Arguing with Edward Snowden

A Data Scientist’s take on defending Machine Learning models

Introduction

I’ve recently read Edward Snowden’s Permanent Record during my holiday. I think it is a great book that I highly recommend for basically anyone, however it is particularly interesting for IT-folks for the obvious reasons. It is a great story about a guy growing up together with the internet, starts to serve his country in a patriotic fervour after 9/11, and becomes a whistleblower when he notices the US has gone too far violating privacy in the name of security. Moreover, a paradox I found most interesting is something a Data Scientist can easily relate to.

The systems that collect data about one’s browsing on the internet (basically anything you do on the internet) was an engineering masterpiece. It surely did something the NSA has no mandate for, but when building something brilliant, it can be easy to miss the big picture, and help malignant actors by handing over great tools for them.

Think about this in terms of machine learning! I am quite sure — although I cannot know — that the Chinese Social Credit System’s mass surveillance network makes use of some state-of-the-art Deep Learning concepts.
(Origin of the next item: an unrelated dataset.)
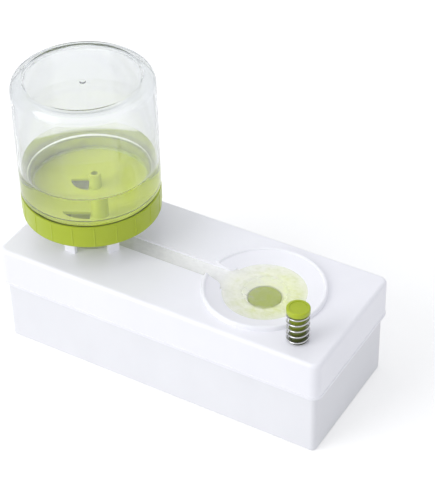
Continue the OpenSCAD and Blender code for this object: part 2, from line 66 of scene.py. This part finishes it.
class Amount:
    """A number that varies over a surface. Sums and products on it add its maths nodes."""

    def __init__(self, nodes, socket):
        self.nodes = nodes
        self.socket = socket

    def maths(self, operation, *values, clamp=False):
        """The amount that one maths node makes of these values."""
        made = self.nodes.add("ShaderNodeMath", dict(enumerate(values)),
                              operation=operation, use_clamp=clamp)
        return Amount(self.nodes, made.outputs[0])

    def __add__(self, other):
        return self.maths("ADD", self, other)

    def __sub__(self, other):
        return self.maths("SUBTRACT", self, other)

    def __rsub__(self, other):
        return self.maths("SUBTRACT", other, self)

    def __mul__(self, other):
        return self.maths("MULTIPLY", self, other)

    def __truediv__(self, other):
        return self.maths("DIVIDE", self, other)

    __radd__ = __add__
    __rmul__ = __mul__

    def unsigned(self):
        return self.maths("ABSOLUTE", self)

    def above(self, low, high):
        """0 below low, 1 above high, and a straight rise between them."""
        return self.maths("ADD", (self - low) / (high - low), 0, clamp=True)

    def below(self, low, high):
        """1 below low, 0 above high, and a straight fall between them."""
        return 1 - self.above(low, high)


def distance(x, y):
    """A point's distance from an upright axis, from its distances along X and Y."""
    squares = x * x + y * y
    return squares.maths("SQRT", squares)


class Nodes:
    """A material's or the world's nodes, and the one way that a node is added to them."""

    def __init__(self, owner):
        owner.use_nodes = True
        self.owner = owner
        self.tree = owner.node_tree
        self.tree.nodes.clear()

    def add(self, kind, values=None, **settings):
        """A new node with these settings. Its inputs take a constant, an amount or another's output."""
        made = self.tree.nodes.new(kind)
        for name, value in settings.items():
            setattr(made, name, value)
        for name, value in (values or {}).items():
            if isinstance(value, Amount):
                value = value.socket
            if isinstance(value, bpy.types.NodeSocket):
                self.tree.links.new(value, made.inputs[name])
            else:
                made.inputs[name].default_value = value
        return made

    def place(self, kind="Object"):
        return self.add("ShaderNodeTexCoord").outputs[kind]

    def coordinates(self, axis_x=0, kind="Object"):
        """A point's X counted from the axis at axis_x, its Y and its Z."""
        where = self.add("ShaderNodeSeparateXYZ", {0: self.place(kind)}).outputs
        x, y, z = (Amount(self, where[letter]) for letter in "XYZ")
        return x - axis_x, y, z

    def grain(self, size, detail, roughness, stretch=(1, 1, 1)):
        """Soft random grain from 0 to 1, whose lumps are about size metres across."""
        where = self.add("ShaderNodeMapping", {"Vector": self.place(), "Scale": stretch})
        made = self.add("ShaderNodeTexNoise", {
            "Vector": where.outputs[0], "Scale": 1 / size, "Detail": detail, "Roughness": roughness})
        return Amount(self, made.outputs[0])

    def flow(self, size=30 * mm, stretch=(1, 1, 0.6)):
        """Faint shades, 0 to 1, of the way that plastic flowed into its mould."""
        return self.grain(size, 3.0, 0.55, stretch).above(0.3, 0.7)

    def tooling(self, edge):
        """Fine grain of the mould's steel, and a Normal with it and with edges rounded off."""
        grain = self.grain(0.4 * mm, 3.0, 0.6)
        rounded_off = self.add("ShaderNodeBevel", {"Radius": edge}, samples=6).outputs[0]
        return grain, self.bump(grain, 0.004 * mm, Normal=rounded_off)

    def tint(self, share, low, high):
        """Colour that goes from low to high as share goes from 0 to 1."""
        low, high = [(*end, 1) if isinstance(end, tuple) else end for end in (low, high)]
        return self.add("ShaderNodeMix", {0: share, 6: low, 7: high}, data_type="RGBA").outputs[2]

    def bump(self, height, depth, **normal):
        return self.add("ShaderNodeBump", {
            "Height": height, "Distance": depth, "Strength": 1.0, **normal}).outputs[0]

    def principled(self, values):
        return self.add("ShaderNodeBsdfPrincipled", values).outputs[0]

    def see_through(self, colour):
        return self.add("ShaderNodeBsdfTransparent", {"Color": (*colour, 1)}).outputs[0]

    def mixed(self, share, first, second):
        """Shader that goes from the first to the second as share goes from 0 to 1."""
        return self.add("ShaderNodeMixShader", {0: share, 1: first, 2: second}).outputs[0]

    def lamps_pass(self, shader, colour):
        """Lets the lamps' light through a clear piece, so that it casts only a faint shadow."""
        path = self.add("ShaderNodeLightPath").outputs
        return self.mixed(path["Is Shadow Ray"], shader, self.see_through(colour))

    def rays(self):
        """The kinds of ray, and 1 for what is seen in a glossy surface or through a clear one."""
        path = self.add("ShaderNodeLightPath").outputs
        mirrored = Amount(self, path["Is Glossy Ray"]) + Amount(self, path["Is Transmission Ray"])
        return path, mirrored.above(0, 1)

    def surface(self, shader, **volume):
        """Gives the material its shader, and returns the material."""
        self.add("ShaderNodeOutputMaterial", {"Surface": shader, **volume})
        return self.owner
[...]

Or they even do some things more brilliantly, than publicly available research can suggest. But the system it is used for at best raises some super serious questions about individual rights. Being IT professionals, we cannot miss the big picture and have to be mindful of what is the consequence of our work!

When discussing the threats of massive private data collection done by governments, Mr Snowden makes some controversial statements about data science as well. Firstly, he incorrectly suggests that machine learning models in general are total black boxes, and their decisions cannot be explained afterwards — thereby making a point that algorithms make obscure decisions that people should make in a transparent way. Secondly, he states that recommendations are just ways to put pressure on an individual to buy popular products. I aim to argue against both of these statements.

Model explainability

There is an example in the book about COMPAS, a widely used risk-assessment algorithm in the judicial system of the USA. In this case, the point is that an algorithm made a decision having a substantial effect on someone’s life — and neither we nor the algorithm can even explain why so. I think this is an inherently wrong and ill-disposed point of view.

There are models which are explainable by nature which is one of the main reasons practitioners use them. If you think about linear regression for a regression problem: the product of the feature value and the corresponding beta gives you the amount this feature contributed to the prediction of the target value. In a classification problem, widely used logistic regressions behave almost the same way, as they are a special linear regression.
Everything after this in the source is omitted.